- **Stated task**: Everything in the listing should be restated word for word.

- **Data excerpt**:
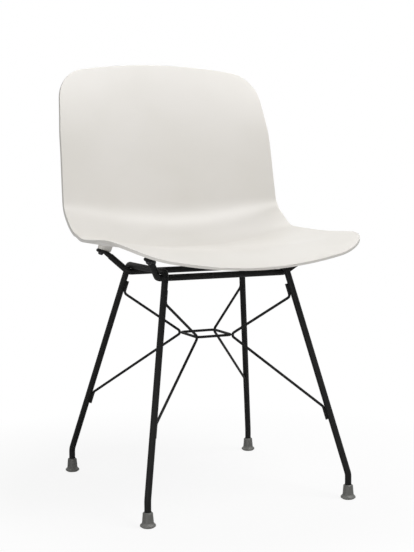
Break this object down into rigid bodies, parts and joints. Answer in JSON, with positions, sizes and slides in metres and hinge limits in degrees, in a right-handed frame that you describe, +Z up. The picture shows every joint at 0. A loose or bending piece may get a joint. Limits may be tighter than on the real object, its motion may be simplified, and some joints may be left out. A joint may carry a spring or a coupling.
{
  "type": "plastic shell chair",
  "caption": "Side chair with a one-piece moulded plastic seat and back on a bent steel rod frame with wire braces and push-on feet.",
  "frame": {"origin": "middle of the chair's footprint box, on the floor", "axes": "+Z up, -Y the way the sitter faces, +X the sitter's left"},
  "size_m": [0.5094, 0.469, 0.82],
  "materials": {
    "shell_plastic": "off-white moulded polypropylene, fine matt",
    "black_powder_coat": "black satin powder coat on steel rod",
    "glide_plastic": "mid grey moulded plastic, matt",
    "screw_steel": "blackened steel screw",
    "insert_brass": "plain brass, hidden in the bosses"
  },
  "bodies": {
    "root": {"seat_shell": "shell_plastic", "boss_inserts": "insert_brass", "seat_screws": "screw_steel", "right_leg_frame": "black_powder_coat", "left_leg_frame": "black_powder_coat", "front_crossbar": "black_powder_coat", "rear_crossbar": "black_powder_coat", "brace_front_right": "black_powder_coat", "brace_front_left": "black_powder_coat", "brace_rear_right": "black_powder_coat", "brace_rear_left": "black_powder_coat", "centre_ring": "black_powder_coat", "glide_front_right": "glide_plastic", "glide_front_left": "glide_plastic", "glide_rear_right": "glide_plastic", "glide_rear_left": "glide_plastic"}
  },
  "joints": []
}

- **The answer**:
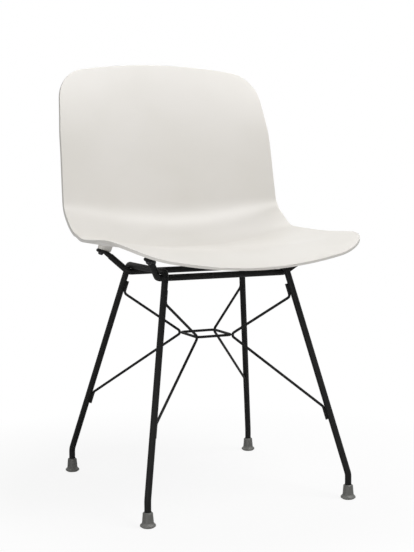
Break this object down into rigid bodies, parts and joints. Answer in JSON, with positions, sizes and slides in metres and hinge limits in degrees, in a right-handed frame that you describe, +Z up. The picture shows every joint at 0. A loose or bending piece may get a joint. Limits may be tighter than on the real object, its motion may be simplified, and some joints may be left out. A joint may carry a spring or a coupling.
{
  "type": "plastic shell chair",
  "caption": "Side chair with a one-piece moulded plastic seat and back on a bent steel rod frame with wire braces and push-on feet.",
  "frame": {"origin": "middle of the chair's footprint box, on the floor", "axes": "+Z up, -Y the way the sitter faces, +X the sitter's left"},
  "size_m": [0.5094, 0.469, 0.82],
  "materials": {
    "shell_plastic": "off-white moulded polypropylene, fine matt",
    "black_powder_coat": "black satin powder coat on steel rod",
    "glide_plastic": "mid grey moulded plastic, matt",
    "screw_steel": "blackened steel screw",
    "insert_brass": "plain brass, hidden in the bosses"
  },
  "bodies": {
    "root": {"seat_shell": "shell_plastic", "boss_inserts": "insert_brass", "seat_screws": "screw_steel", "right_leg_frame": "black_powder_coat", "left_leg_frame": "black_powder_coat", "front_crossbar": "black_powder_coat", "rear_crossbar": "black_powder_coat", "brace_front_right": "black_powder_coat", "brace_front_left": "black_powder_coat", "brace_rear_right": "black_powder_coat", "brace_rear_left": "black_powder_coat", "centre_ring": "black_powder_coat", "glide_front_right": "glide_plastic", "glide_front_left": "glide_plastic", "glide_rear_right": "glide_plastic", "glide_rear_left": "glide_plastic"}
  },
  "joints": []
}